Last week’s election results show that health care is still a top concern for many Americans. Members of Congress must now decide how to move forward. Their task: providing a coherent answer to our national anxiety over health care.
Americans care, immensely, about health care. A Washington Post study found that health care was the most Googled subject in nearly every single county. Polls repeatedly showed that the No. 1 issue voters wanted their elected representatives to address was the high cost of health coverage.
Despite this dynamic, Republicans ran away from an issue that had been a source of political strength in recent years. Perhaps it was because of their failed attempt to repeal Obamacare, or perhaps it was because there was no consensus among them on how to protect individuals with pre-existing conditions. This gave the left an opening to attack conservatives as wanting to kill people with pre-existing conditions—an egregiously false slander.
Regardless, their silence allowed Democrats to retake the rhetorical high ground on health reform. Liberals used the opportunity to build the case for replacing Obamacare with even more government-run health care.
In other words, the same cadre that drove up health costs and cut health care choices for 15 million people by breaking the private market now want to do the same thing for the rest of the country.
We can expect repeated efforts to push various forms of a government-run health system over the next two years. More than half of the House Democrats have signed onto a bill implementing this vision, as have 16 senators—including some often mentioned as potential presidential candidates.
But new federal government health schemes will not bring better, more affordable care to most Americans. Most would lose their current coverage—be it from their employer, union, or school—because it would become illegal. Nor could individuals or families purchase coverage outside of the government’s system.

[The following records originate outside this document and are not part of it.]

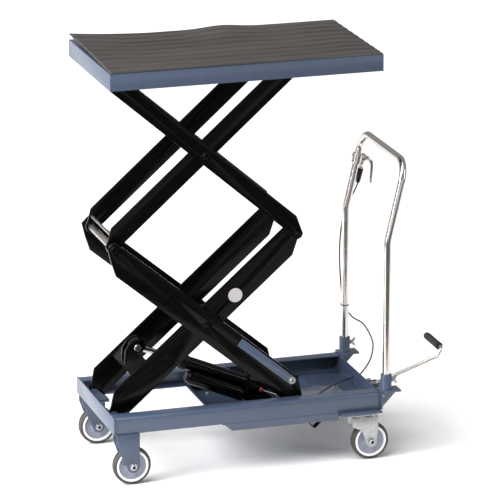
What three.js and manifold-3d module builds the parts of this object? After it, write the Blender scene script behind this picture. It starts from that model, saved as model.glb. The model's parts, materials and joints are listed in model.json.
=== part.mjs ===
// Double scissor lift table: a hand-pushed cart with a foot-pumped hydraulic ram.
// Millimetres, +Z up, +X toward the push handle, -Y the near side. The origin is on
// the floor, under the middle of the overall length and width. The table is drawn raised.
import * as THREE from 'three';
import { mergeVertices } from 'three/addons/utils/BufferGeometryUtils.js';
import Module from 'manifold-3d';

const wasm = await Module();
wasm.setup();

// ---------- driving dimensions ----------
const GAP = 0.3;               // clearance between separate pieces that touch
const BASE_LENGTH = 910;
const BASE_WIDTH = 460;
const HEADROOM = 49.5;         // from the top of the wheels to the underside of the base
const RAIL_HEIGHT = 56;
const RAIL_WALL = 4;
const RAIL_FLANGE = 50;
const RAIL_EDGE_RADIUS = 12;
const PLATFORM_LENGTH = 910;
const PLATFORM_WIDTH = 500;
const PLATFORM_DEPTH = 55;     // height of the folded skirt
const PLATFORM_START = -7;     // left end of the platform, from the left end of the base
const SHEET = 3;
const TRACK_WALL = 3.5;        // of the platform's roller tracks
const MAT_THICKNESS = 3;
const MAT_INSET = 2;
const WELL_DEPTH = 25.5;       // how far the tray's well hangs below the rails
const WELL_START = 375;
const WELL_END = 762;
const COVER = { start: 652, end: 848, near: -54, far: 38 };   // over the pedal's link

const ARM_PITCH = 842;         // between the two end pivots of every arm
const RAISED_ANGLE = 43;       // degrees, raised
const FOOT_PIVOT_X = 27;
const ARM_THICKNESS = 10;
const OUTER_ARM_Y = 164;       // outer face of the outer arms
const INNER_ARM_Y = 128;       // outer face of the inner arms
const ROLLER_WIDTH = 34;
const ROLLER_PLAY = 0.6;       // between a roller and its track, above and below
const CENTRE_PIN_RADIUS = 12;
const KNUCKLE_PIN_RADIUS = 9;
const FOOT_PIN_RADIUS = 8;
const SHAFT_RADIUS = 11;
const ROLLER_AXLE_RADIUS = 8;
const AXLE_SHOULDER_RADIUS = 12;

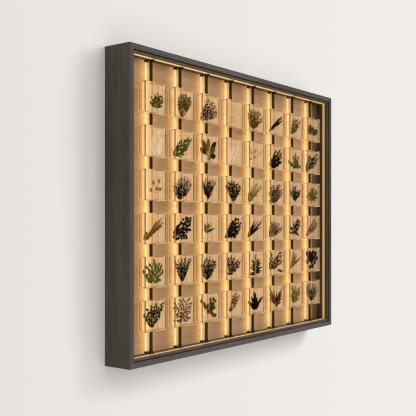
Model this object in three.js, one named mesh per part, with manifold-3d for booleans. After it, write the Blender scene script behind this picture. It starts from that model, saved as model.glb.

Make no mistake: Under these schemes, the government decides what gets covered, who gets what care, and when. It would reduce access to care and dramatically increase wait times. In Canada, where health care is government-run, some will wait nearly three months to get a simple MRI.
Politicians who reject that approach must also reject half-way measures like “public options” and new federal reinsurance programs—all of which double down on the problems we have today and would expand the government’s role, driving up costs and reducing choice even further.
But politicians need to do more than simply oppose. Instead, they must finally offer a compelling alternative for all Americans, including those with pre-existing conditions. Exit polls show that Americans care deeply about how this country will protect people with pre-existing conditions and make sure they have the care they need.
Fortunately, conservative policy experts, working together at the national, state, and grassroots levels, have developed just such an alternative.
The Health Care Choice Proposal would make coverage far more affordable—lowering premiums by up to 32 percent, according to the Center for Health and Economy in research commissioned by The Heritage Foundation. Moreover, it would ensure that everyone could access a quality, private coverage arrangement of their choice.
The proposal relies on a fresh framework. Patients would be able to choose the coverage arrangement that works best for them from a wide array of options, including direct primary care, short-term limited duration plans, catastrophic coverage, or “gold-plated Cadillac” coverage. Everyone who gets a government subsidy for health care would get new control over those dollars and be able to apply them to a plan of their choice rather than the one a bureaucrat picks for them.
The proposal also would do away with Obamacare’s flawed subsidy structure in which insurance companies receive taxpayer subsidies, dollar for dollar, as they raise prices. Instead, federal funds would be placed on a budget and sent to states to help people access a quality private coverage arrangement of their choice—including the vulnerable poor and sick.
Data show that this proposal builds on a promising emerging trend. A Heritage Foundation study found that, when states have been given even a little bit of freedom from Obamacare’s mandates, they’ve been able to lower projected 2019 premiums—in one state by up to 43 percent—while still ensuring that the sick retain access to care. And they’re able to do all this without new federal money or micromanagement of the market.
Ninety leading conservatives have already endorsed the Health Care Choice Proposal as the path forward on health reform. This is a sharp change from 2017, when Congress fell short and failed to unify behind an Obamacare replacement plan. Our families cannot afford continued failure.
That’s why conservatives created a strong framework on which to build. Efforts to refine and improve this proposal can and will continue. But even in its current form, it offers a way to help Americans suffering under high health costs and fewer choices, a clear alternative to the progressive agenda, and a serious plan to alleviate the health care anxiety in the country.